■ EXTRACTED ENTRIES:
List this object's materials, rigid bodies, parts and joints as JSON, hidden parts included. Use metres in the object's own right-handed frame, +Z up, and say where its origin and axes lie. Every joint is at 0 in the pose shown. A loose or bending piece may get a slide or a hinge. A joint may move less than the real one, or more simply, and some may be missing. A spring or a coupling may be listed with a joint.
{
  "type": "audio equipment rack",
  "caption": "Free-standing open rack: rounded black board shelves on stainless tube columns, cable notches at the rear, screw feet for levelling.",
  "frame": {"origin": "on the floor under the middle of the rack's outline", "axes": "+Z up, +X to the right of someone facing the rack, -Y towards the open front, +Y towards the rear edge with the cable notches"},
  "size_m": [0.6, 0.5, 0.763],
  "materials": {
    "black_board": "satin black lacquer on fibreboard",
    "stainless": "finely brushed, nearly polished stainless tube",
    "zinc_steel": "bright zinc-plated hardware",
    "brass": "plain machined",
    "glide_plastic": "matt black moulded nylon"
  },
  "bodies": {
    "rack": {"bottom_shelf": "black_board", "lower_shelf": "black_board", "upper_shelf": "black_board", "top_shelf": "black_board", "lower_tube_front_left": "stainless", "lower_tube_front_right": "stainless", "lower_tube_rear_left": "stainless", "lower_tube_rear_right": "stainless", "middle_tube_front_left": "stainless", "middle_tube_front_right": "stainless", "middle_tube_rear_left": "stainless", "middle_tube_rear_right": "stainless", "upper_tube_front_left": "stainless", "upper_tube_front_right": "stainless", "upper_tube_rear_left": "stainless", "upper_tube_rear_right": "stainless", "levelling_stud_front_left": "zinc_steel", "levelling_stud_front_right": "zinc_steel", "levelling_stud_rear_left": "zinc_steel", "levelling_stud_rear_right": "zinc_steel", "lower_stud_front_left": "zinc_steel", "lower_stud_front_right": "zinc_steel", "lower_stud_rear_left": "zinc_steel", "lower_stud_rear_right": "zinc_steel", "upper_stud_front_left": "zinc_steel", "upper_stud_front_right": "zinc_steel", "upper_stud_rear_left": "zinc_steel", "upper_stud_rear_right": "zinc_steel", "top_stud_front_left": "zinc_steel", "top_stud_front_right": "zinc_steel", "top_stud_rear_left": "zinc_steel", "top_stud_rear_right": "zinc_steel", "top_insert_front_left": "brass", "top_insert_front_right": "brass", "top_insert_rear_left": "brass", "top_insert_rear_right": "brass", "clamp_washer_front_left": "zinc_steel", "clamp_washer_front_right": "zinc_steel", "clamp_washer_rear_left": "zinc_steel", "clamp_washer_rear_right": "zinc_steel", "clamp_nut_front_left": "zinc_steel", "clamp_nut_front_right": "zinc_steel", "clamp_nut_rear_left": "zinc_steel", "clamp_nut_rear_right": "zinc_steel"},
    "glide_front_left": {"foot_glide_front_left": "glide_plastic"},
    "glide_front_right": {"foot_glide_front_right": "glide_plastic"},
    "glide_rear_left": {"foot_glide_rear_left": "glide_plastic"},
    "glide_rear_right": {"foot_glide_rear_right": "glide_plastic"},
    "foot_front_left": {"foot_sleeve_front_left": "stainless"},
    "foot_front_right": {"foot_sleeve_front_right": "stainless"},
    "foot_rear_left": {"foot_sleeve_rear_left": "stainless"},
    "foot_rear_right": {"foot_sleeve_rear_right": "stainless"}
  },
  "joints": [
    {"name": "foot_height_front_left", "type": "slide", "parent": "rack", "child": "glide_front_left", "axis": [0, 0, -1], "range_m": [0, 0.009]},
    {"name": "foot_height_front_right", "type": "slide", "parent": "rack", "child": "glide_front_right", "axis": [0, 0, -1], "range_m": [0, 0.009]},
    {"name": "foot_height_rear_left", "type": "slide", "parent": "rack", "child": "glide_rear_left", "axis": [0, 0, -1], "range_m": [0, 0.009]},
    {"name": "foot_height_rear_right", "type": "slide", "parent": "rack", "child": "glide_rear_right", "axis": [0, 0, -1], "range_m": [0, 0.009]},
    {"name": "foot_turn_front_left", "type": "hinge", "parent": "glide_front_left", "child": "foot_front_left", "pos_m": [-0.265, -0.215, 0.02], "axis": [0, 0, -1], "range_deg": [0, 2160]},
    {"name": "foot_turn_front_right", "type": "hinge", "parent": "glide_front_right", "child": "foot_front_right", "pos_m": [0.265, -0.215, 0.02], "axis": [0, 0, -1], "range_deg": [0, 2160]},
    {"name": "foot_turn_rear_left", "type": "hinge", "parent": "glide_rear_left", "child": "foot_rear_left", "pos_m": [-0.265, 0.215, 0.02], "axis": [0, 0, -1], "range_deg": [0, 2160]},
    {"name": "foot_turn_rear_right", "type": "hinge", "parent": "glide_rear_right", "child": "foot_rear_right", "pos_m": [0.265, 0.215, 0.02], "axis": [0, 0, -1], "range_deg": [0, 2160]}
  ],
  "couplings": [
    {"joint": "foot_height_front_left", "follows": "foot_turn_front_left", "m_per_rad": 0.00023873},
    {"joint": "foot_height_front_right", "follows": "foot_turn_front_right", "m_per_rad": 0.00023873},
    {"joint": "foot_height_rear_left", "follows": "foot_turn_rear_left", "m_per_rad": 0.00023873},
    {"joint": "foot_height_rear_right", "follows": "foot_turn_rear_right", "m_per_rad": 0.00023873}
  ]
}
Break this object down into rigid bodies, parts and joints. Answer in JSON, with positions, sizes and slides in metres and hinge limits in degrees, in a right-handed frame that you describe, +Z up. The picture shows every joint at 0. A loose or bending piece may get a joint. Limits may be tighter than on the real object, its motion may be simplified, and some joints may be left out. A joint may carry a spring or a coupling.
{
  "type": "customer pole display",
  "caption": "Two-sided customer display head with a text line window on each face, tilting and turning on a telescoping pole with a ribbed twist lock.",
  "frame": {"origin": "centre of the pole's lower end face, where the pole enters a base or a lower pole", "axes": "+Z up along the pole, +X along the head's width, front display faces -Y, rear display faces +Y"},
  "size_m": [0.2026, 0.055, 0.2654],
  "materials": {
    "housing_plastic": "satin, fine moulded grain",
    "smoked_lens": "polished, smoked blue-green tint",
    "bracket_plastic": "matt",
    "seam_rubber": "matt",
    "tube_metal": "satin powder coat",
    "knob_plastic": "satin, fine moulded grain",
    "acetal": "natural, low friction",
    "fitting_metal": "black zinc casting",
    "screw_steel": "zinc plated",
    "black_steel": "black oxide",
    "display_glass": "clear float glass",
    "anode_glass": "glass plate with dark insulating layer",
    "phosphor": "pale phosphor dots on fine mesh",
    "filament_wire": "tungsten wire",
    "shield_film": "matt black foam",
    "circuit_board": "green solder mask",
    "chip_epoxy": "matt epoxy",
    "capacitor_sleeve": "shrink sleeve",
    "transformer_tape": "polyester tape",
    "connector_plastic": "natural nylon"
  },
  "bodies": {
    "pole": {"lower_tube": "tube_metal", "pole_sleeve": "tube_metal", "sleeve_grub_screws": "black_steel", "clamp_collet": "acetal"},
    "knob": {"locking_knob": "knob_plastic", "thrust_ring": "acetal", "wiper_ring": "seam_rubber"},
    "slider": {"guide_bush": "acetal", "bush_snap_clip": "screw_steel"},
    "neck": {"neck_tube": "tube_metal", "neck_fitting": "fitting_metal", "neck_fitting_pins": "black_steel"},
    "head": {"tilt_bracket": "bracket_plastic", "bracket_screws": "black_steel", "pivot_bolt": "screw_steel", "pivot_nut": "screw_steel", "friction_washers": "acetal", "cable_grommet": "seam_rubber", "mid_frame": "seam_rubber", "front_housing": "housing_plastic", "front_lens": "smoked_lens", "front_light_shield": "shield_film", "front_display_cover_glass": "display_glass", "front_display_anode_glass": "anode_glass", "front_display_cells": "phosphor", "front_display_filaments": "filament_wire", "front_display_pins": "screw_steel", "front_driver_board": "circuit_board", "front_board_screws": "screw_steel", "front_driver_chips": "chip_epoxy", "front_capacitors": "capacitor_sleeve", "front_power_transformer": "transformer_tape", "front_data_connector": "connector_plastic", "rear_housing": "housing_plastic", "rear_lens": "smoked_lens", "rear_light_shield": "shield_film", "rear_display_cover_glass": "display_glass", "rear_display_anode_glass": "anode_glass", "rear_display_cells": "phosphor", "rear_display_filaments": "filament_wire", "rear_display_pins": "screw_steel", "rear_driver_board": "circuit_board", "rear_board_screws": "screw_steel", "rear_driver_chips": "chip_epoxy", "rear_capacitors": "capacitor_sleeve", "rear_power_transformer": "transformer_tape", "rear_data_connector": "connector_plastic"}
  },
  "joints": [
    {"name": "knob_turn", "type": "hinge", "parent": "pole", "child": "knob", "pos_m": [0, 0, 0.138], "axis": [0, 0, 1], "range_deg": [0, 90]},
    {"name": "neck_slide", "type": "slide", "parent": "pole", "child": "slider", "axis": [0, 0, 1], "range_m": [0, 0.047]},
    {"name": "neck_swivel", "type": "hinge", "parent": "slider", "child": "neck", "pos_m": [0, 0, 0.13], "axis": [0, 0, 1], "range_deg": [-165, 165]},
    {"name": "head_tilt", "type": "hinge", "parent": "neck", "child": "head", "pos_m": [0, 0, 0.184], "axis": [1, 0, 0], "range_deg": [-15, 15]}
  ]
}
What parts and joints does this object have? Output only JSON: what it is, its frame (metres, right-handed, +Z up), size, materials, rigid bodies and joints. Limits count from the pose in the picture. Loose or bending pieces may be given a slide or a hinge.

■ GIVEN PROBLEM:
Show all lines from the listing above in which "where" appears.

■ CORRECT ANSWER:
List this object's materials, rigid bodies, parts and joints as JSON, hidden parts included. Use metres in the object's own right-handed frame, +Z up, and say where its origin and axes lie. Every joint is at 0 in the pose shown. A loose or bending piece may get a slide or a hinge. A joint may move less than the real one, or more simply, and some may be missing. A spring or a coupling may be listed with a joint.
  "frame": {"origin": "centre of the pole's lower end face, where the pole enters a base or a lower pole", "axes": "+Z up along the pole, +X along the head's width, front display faces -Y, rear display faces +Y"},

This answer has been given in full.